I'm thinking of taking my daughter to see Hidden Figures - would it be appropriate for a 10yo?
Posted by: bearing | March 05, 2017 at 10:27 PM
Beautiful posting! Awesome paper topic...it's something I would give my students to read and discuss!
Posted by: Gina | March 06, 2017 at 07:07 AM
Thank you! There's absolutely nothing inappropriate in it, Bearing. I think they made it suitable for math-loving girls on purpose. She might find it a touch slow-moving, but only a touch.
Posted by: Jamie | March 06, 2017 at 07:20 AM
Beautiful.
Posted by: Melanie B | March 06, 2017 at 08:22 PM
I'm looking for a voting button so that I can comment "plus one".

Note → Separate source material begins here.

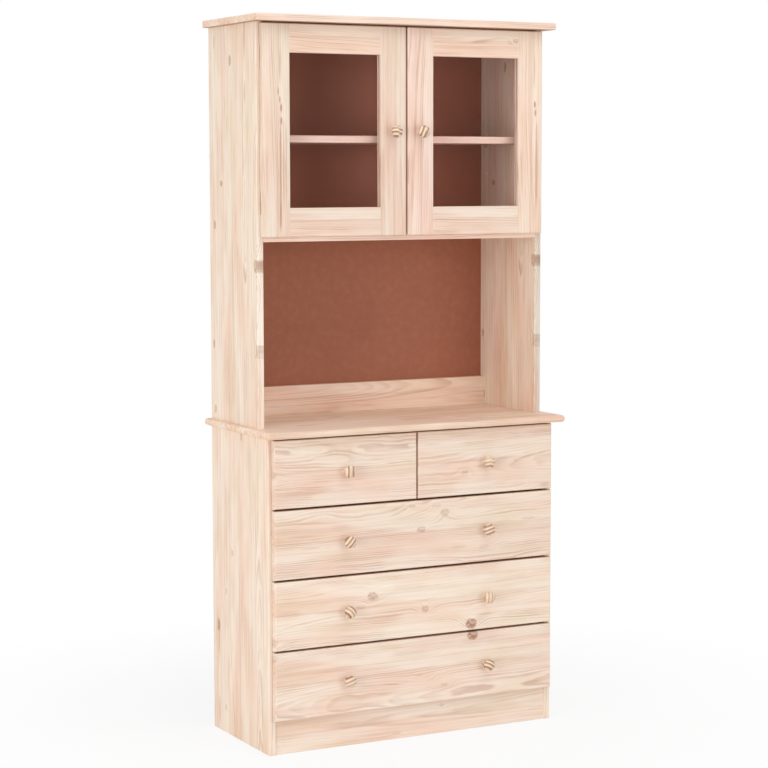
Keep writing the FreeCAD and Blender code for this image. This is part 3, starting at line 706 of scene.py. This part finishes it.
boards = {
    "lower_side_left": (UPRIGHT_SIDE, 1.30, SIDE_STRIP, knots_low, streaks_low, LOWER_SIDE),
    "lower_side_right": (UPRIGHT_SIDE, 1.30, SIDE_STRIP, knots_low, streaks_low, LOWER_SIDE),
    "upper_side_left": (UPRIGHT_SIDE, 4.45, SIDE_STRIP, knots_high, streaks_high, UPPER_SIDE),
    "upper_side_right": (UPRIGHT_SIDE, 4.45, SIDE_STRIP, knots_high, streaks_high, UPPER_SIDE_RIGHT),
    # Painted light and shade: the counter's tone lightens the board, and its edge tone darkens the nose
    # again.
    "counter_top": (LEVEL_FLAT, 7.20, FLAT_STRIP, (), (), {
        "Tone": (1.03, 1.03, 1.01, 1.0), "Edge Painted Light And Shade": colour(249, 246, 244)}),
    # Painted shade on the top board's front edge and, by its underside tone, on its underside.
    "top_board": (LEVEL_FLAT, 9.60, FLAT_STRIP, (), (), {
        "Edge Painted Light And Shade": colour(250, 252, 252), "under_tone": (0.60, 0.50, 0.42, 1.0)}),
    # Painted light on the cupboard floor's front edge.
    "cupboard_floor": (LEVEL_FLAT, 11.30, FLAT_STRIP, (), (), {"Edge Painted Light And Shade": (1.08, 1.04, 1.05, 1.0)}),
    "cupboard_shelf": (LEVEL_FLAT, 13.80, FLAT_STRIP, (), (), {"Tone": colour(233, 225, 228)}),
    "niche_back_rail": (LEVEL_FRONT, 15.15, 0.09, (), (), {"Tone": (1.05, 1.05, 1.05, 1.0)}),
    "plinth_front": (LEVEL_FRONT, 17.40, 0.12, (
        (0.075, 0.066, 0.006, 0.004, 0.3), (-0.044, 0.013, 0.012, 0.004, 0.2)), (), {
        "Tone": (1.02, 1.08, 1.10, 1.0), "Contrast": 0.45}),
    "drawer_rail_front": (LEVEL_FLAT, 19.70, FLAT_STRIP, (), (), {}),
    "drawer_top_left_front": (LEVEL_FRONT, 21.13, 0.11, (
        (-0.210, 0.672, 0.026, 0.006, 0.0), (-0.250, 0.596, 0.085, 0.010, 0.0),
        (-0.242, 0.570, 0.020, 0.006, 0.0), (-0.368, 0.637, 0.012, 0.010, 0.3)), (
        (-0.275, 0.596, 0.075, 0.009, 0.004, 0.30),), WAVY),
    "drawer_top_right_front": (LEVEL_FRONT, 23.60, 0.13, (
        (0.126, 0.616, 0.010, 0.004, 0.3), (0.343, 0.571, 0.016, 0.007, 0.0),
        (0.219, 0.583, 0.020, 0.005, 0.1), (0.289, 0.579, 0.016, 0.006, 0.0),
        (0.044, 0.686, 0.022, 0.003, 0.1)), (
        (0.10, 0.710, 0.28, 0.005, 0.003, 0.25), (0.343, 0.571, 0.018, 0.008, 0.003, 0.35)), WAVY),
    "drawer_second_front": (LEVEL_FRONT, 25.90, 0.16, (
        (0.072, 0.524, 0.012, 0.009, 0.35), (0.010, 0.489, 0.012, 0.007, 0.4),
        (-0.242, 0.540, 0.024, 0.006, 0.0), (-0.014, 0.545, 0.010, 0.004, 0.3),
        (0.050, 0.542, 0.014, 0.004, 0.2), (0.110, 0.441, 0.022, 0.003, 0.2),
        (0.176, 0.437, 0.014, 0.005, 0.1), (0.298, 0.495, 0.018, 0.005, 0.15)), (
        (-0.297, 0.496, 0.040, 0.004, 0.003, 0.25), (-0.274, 0.468, 0.030, 0.003, 0.003, 0.25),
        (-0.199, 0.509, 0.030, 0.014, 0.0, 0.14), (0.300, 0.468, 0.090, 0.006, 0.004, 0.20)), WAVY),
    "drawer_third_front": (LEVEL_FRONT, 27.20, 0.14, (
        (-0.118, 0.345, 0.012, 0.010, 0.55), (0.020, 0.302, 0.010, 0.008, 0.45),
        (0.143, 0.256, 0.015, 0.012, 0.95), (-0.260, 0.352, 0.040, 0.008, 0.0),
        (-0.148, 0.322, 0.014, 0.005, 0.2), (-0.368, 0.258, 0.012, 0.010, 0.3)), (
        (-0.105, 0.343, 0.004, 0.008, 0.0, 0.55), (-0.330, 0.325, 0.040, 0.010, 0.003, 0.22),
        (0.180, 0.276, 0.030, 0.003, 0.006, 0.40), (-0.210, 0.318, 0.060, 0.004, 0.003, 0.25)), {
        **CALM, "Tone": (1.02, 1.07, 1.09, 1.0)}),
    # Painted shade on the bottom front's top and bottom faces, a little lighter than on the other fronts.
    "drawer_bottom_front": (LEVEL_FRONT, 29.50, 0.15, (
        (0.147, 0.229, 0.015, 0.012, 0.95), (0.071, 0.119, 0.010, 0.004, 0.25),
        (0.015, 0.131, 0.030, 0.008, 0.0), (-0.368, 0.223, 0.012, 0.010, 0.3)), (
        (-0.220, 0.183, 0.060, 0.005, 0.003, 0.25), (0.300, 0.155, 0.080, 0.008, 0.004, 0.18)), {
        **CALM, "Tone": (1.01, 1.04, 1.07, 1.0), "Edge Painted Light And Shade": colour(246, 236, 228)}),
}
for node, (grain, seed, strip_width, knots, streaks, values) in boards.items():
    dress(node, pine_material(node, grain, seed, strip_width, knots, streaks, **values))
print("boards dressed in pine:", len(boards))

# %% [markdown]
# ## The door frames
# Each frame is four boards: two upright stiles, and two level rails between them. The hinge stiles of the
# two doors come from neighbouring boards, and a thin reddish vein, broken in places, runs down both.

# %% Dress the door frames
VEINS = {
    "left": (
        (-0.3235, 1.486, 0.012, 0.0026, 0.0, 0.8), (-0.3200, 1.468, 0.010, 0.0028, 0.002, 0.8),
        (-0.3170, 1.450, 0.012, 0.0036, 0.0, 1.0), (-0.3165, 1.422, 0.011, 0.0034, 0.0, 1.0),
        (-0.3190, 1.550, 0.045, 0.0024, 0.002, 0.5), (-0.3185, 1.320, 0.150, 0.0032, 0.002, 0.9),
        (-0.3190, 1.218, 0.045, 0.0034, 0.002, 1.0), (-0.3110, 1.330, 0.120, 0.0022, 0.003, 0.6),
        (-0.3050, 1.330, 0.120, 0.0022, 0.003, 0.6)),
    "right": (
        (0.3410, 1.466, 0.010, 0.0032, 0.0, 1.0), (0.3430, 1.446, 0.010, 0.0034, 0.0, 0.9),
        (0.3455, 1.320, 0.150, 0.0030, 0.002, 0.8), (0.3395, 1.550, 0.045, 0.0022, 0.002, 0.4),
        (0.3500, 1.320, 0.110, 0.0022, 0.003, 0.5))}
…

The first calculus-based physics class I taught at my present job had two dozen men and zero women enrolled. I made an effort to point this out a few times, just to encourage the students to wonder whether that's a thing that is (or that should be) normal, and whether there is anything they could do about it outside of class. One day H was sick and came with me on a day that I taught that class; the very first thing she said afterwards was "Why weren't there any girls?"